(Request): From the first line of the data through the line containing "V = FreeCAD.Vector", return each line exactly.

========================================

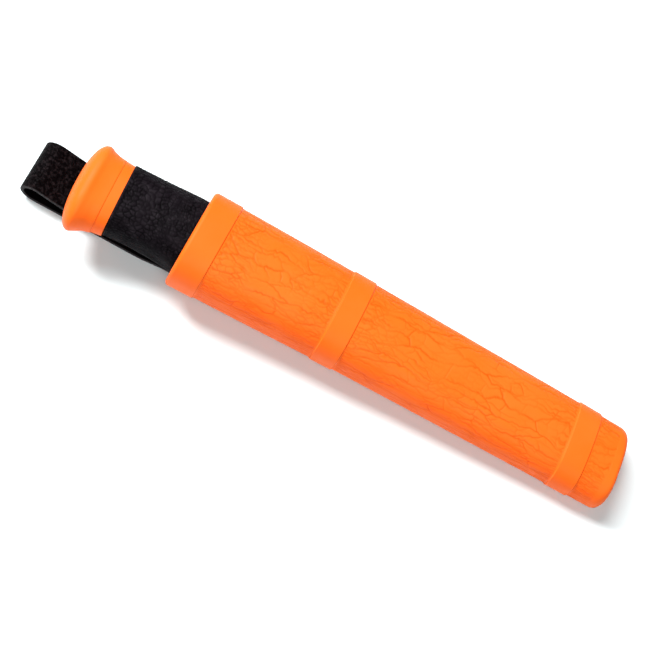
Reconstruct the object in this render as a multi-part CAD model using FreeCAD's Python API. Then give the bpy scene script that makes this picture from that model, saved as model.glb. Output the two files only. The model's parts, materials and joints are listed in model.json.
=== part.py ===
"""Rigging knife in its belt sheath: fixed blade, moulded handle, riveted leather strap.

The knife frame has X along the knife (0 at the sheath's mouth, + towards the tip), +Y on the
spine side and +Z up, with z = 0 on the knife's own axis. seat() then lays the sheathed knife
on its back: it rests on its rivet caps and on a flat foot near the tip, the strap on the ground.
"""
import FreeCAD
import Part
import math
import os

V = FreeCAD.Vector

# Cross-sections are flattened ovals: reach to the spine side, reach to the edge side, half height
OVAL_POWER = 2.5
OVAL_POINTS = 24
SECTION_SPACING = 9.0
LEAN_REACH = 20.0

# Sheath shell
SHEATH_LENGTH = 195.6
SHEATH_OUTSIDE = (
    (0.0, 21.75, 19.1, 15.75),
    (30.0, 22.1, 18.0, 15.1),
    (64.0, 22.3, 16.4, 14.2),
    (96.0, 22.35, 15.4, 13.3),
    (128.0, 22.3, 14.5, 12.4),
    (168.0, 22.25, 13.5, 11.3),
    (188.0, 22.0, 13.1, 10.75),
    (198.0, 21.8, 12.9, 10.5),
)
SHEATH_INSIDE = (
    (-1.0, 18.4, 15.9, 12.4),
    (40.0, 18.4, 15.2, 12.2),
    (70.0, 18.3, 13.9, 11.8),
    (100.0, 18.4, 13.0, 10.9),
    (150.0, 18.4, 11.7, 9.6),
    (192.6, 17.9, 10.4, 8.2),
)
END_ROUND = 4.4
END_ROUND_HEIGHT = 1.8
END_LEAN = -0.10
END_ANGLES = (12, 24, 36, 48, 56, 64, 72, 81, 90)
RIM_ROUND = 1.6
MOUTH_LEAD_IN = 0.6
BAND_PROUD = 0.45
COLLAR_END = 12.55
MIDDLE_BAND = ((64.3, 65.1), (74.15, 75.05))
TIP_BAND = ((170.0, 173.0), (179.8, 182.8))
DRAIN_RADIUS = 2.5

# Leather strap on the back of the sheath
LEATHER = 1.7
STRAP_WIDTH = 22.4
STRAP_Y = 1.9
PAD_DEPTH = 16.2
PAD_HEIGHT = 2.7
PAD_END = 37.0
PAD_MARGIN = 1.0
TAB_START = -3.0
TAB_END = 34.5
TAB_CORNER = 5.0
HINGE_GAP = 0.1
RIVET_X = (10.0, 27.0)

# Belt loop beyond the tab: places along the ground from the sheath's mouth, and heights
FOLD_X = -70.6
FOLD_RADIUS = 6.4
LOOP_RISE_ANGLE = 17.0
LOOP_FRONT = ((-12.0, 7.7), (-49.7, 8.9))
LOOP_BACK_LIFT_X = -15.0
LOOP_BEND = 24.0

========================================

(Expected output):
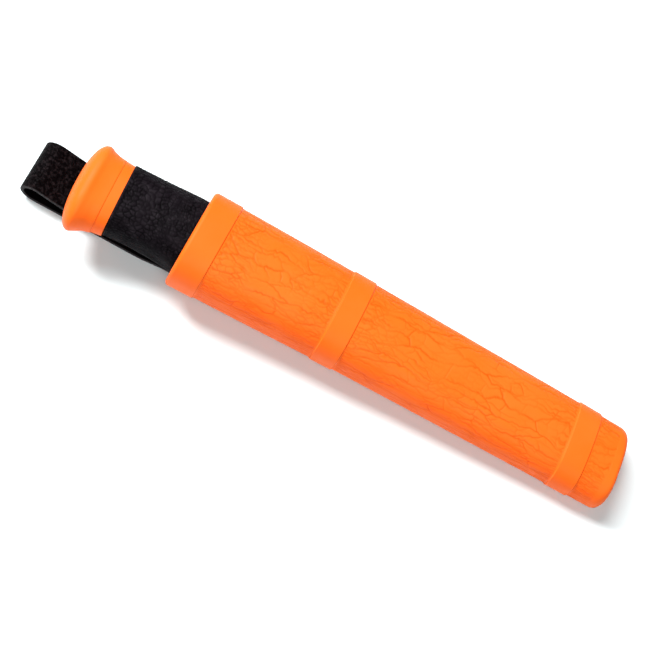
Reconstruct the object in this render as a multi-part CAD model using FreeCAD's Python API. Then give the bpy scene script that makes this picture from that model, saved as model.glb. Output the two files only. The model's parts, materials and joints are listed in model.json.
=== part.py ===
"""Rigging knife in its belt sheath: fixed blade, moulded handle, riveted leather strap.

The knife frame has X along the knife (0 at the sheath's mouth, + towards the tip), +Y on the
spine side and +Z up, with z = 0 on the knife's own axis. seat() then lays the sheathed knife
on its back: it rests on its rivet caps and on a flat foot near the tip, the strap on the ground.
"""
import FreeCAD
import Part
import math
import os

V = FreeCAD.Vector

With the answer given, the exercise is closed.